書籍「フィデューシャリー・デューティー」(森本紀行)
【顧客に信頼されて寄り添う】
私の前職の会社は建築設計事務所でした。社員の数は200~300人でしたから、組織事務所としてはまあ小さな方です。ちなみに、組織事務所というのは意匠を担当するデザイナーだけでなく、建築設備や構造等のエンジニアも在籍して、大規模な建築物を総合的に設計できる体制が整った事務所というような意味です。
前職の会社は、これに都市計画や土木の専門職も相当数いたので、小さいながらも何でもござれというのが強みではありました。日経アーキテクチュアという専門誌で、顧客満足度ランキング1位に選ばれたこともあります(売上ランキングはベストテンから外れて久しい)。
一方、経営者はというと、某コングロマリットから役員クラスが必ず送られてきました。
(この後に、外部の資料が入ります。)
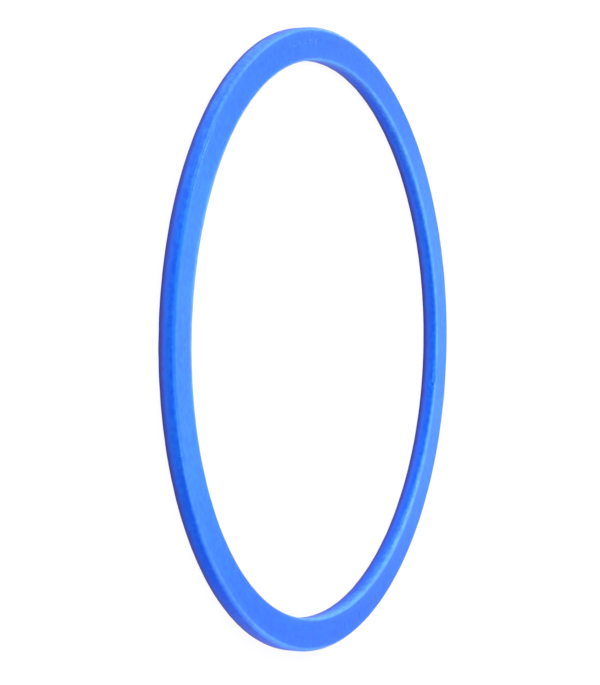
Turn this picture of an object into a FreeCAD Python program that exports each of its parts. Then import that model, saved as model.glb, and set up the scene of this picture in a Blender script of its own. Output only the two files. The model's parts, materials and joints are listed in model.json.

もちろん、建築や都市計画等の実務は素人同然ですし、じゃあ特に経営センスに優れているかと言えば、必ずしもそうでない人が少なからずいました。
あるとき経営者が変わって、その新任社長は低迷する売上ランキングをもっと上げようと営業部門の強化を声高に叫び出しました。これにより短期的な効果は多少あったかもしれませんが、長期的な大幅売上アップなどあろうはずがありません。むしろ、小粒で割の合わない案件ばかりが増えて社員は疲弊し、多くの優秀な人材が辞めていきました。
この社長の決定的な間違いは、設計事務所が本書でいう「フィデューシャリー」を前提とした専門家集団であるという認識を欠いていたことにあります。フィデューシャリーを前提とした職業といえば、まず医者や弁護士が思いつきます。要するに顧客から信頼されて任される仕事です。これらの仕事に営業は馴染みません。顧客からすれば営業されればされるほど、うさんくさいような印象を持つでしょうし、彼ら自身が営業をした途端にいくらでも取り換えの効くコモディティに成り下がることを本能的に知っているのだと思います。
本書の対象としている資産運用の専門家もそうでしょうし、建築士や技術士を抱える設計事務所も同じだと思います。コモディティとなれば価格競争に巻き込まれ、結果として薄利多売が必然となります。
そうならないように、やはり設計事務所の仕事は医者や弁護士等と同じように、顧客から信頼されて寄り添い、顧客満足度を高めるものだという認識が不可欠です。売上アップに必要なのは巧みな営業力ではなく、顧客満足度のさらなる充実だったのです。そして、そのためには徹底した実務者能力――プロフェッショナルな仕事を遂行できる人材――の確保が重要なのです。
そのようなフィデューシャリー志向は、資産運用業や設計事務所等に限らず、多くの業態で求められている――たとえば私の運営する私設図書館でも応用可能である――と感じます。そして、それは「安いニッポン」を打破して、我が国の経済成長を牽引する力となりうると思いましたが、飛躍し過ぎでしょうか。